Now that the president's team is in place, expect them vigorously to use all the tools at their disposal, including novel applications of existing laws. For example, uses of artificial intelligence, such as algorithms being deployed in lending, mortgage products, hiring, and HR functions are coming under increasing scrutiny.

According to Chopra, who called mortgage and lending algorithms "black boxes behind brick walls," the CFPB will be "closely watching for digital redlining, disguised through so-called neutral algorithms, that may reinforce the biases that have long existed."

New Regulations on the Horizon

Regulators also likely will have new tools. Two significant rulemakings are underway that will, if adopted, have major consequences for financial and mortgage lending institutions, as well as others in the housing space.

First, in September, the CFPB published a proposed rule amending Regulation B to implement changes made to ECOA by Sec. 1071 of the Dodd-Frank Act. The proposed rule would require covered financial institutions to collect and annually report data about their small business lending practices, including whether applicants are women-owned or minority-owned.

The CFPB would make this information available online.

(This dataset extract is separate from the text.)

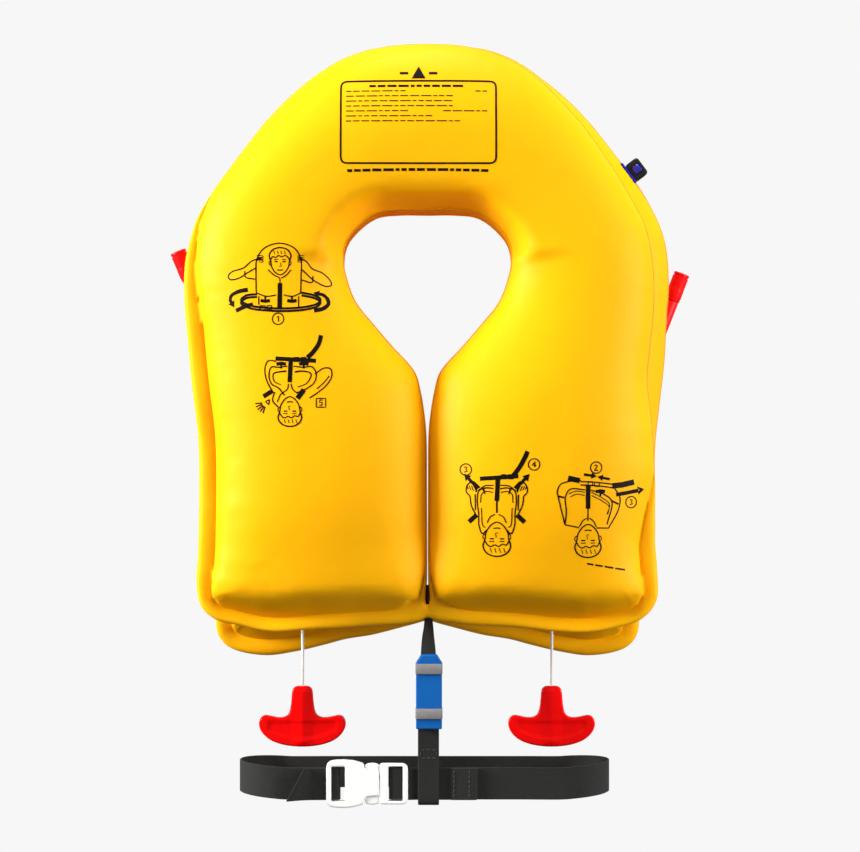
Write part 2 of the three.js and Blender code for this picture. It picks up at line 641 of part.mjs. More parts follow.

If a version of the proposed rule is adopted, federal regulators and private litigants will be able to use this lending applicant data, including in class action‑style litigation, like how Home Mortgage Disclosure Act data often facilitates Fair Housing Act matters.

Second, HUD has completed its notice-and-comment period on a proposed rule that, if finalized and upheld by courts, would expand the standards for disparate‑impact liability under the FHA.

This means that any institution engaged in mortgage lending and servicing, or in managing real estate properties, needs to think seriously about how its neutral policies and procedures may be argued to impact minority and other communities protected by the FHA and be prepared to articulate their legitimate business justifications.


No matter how conscientiously financial and other institutions seek to abide by their legal obligations, they can expect to face scrutiny of their practices by regulators, Congress, or private plaintiffs. Taking steps now to proactively address and prepare for such inquiries can help to minimize risk.

Now is the time to evaluate neutral practices and algorithms for unintended impact or biases and ensure there is a legitimate business necessity for them or determine if changes are warranted considering the new enforcement environment.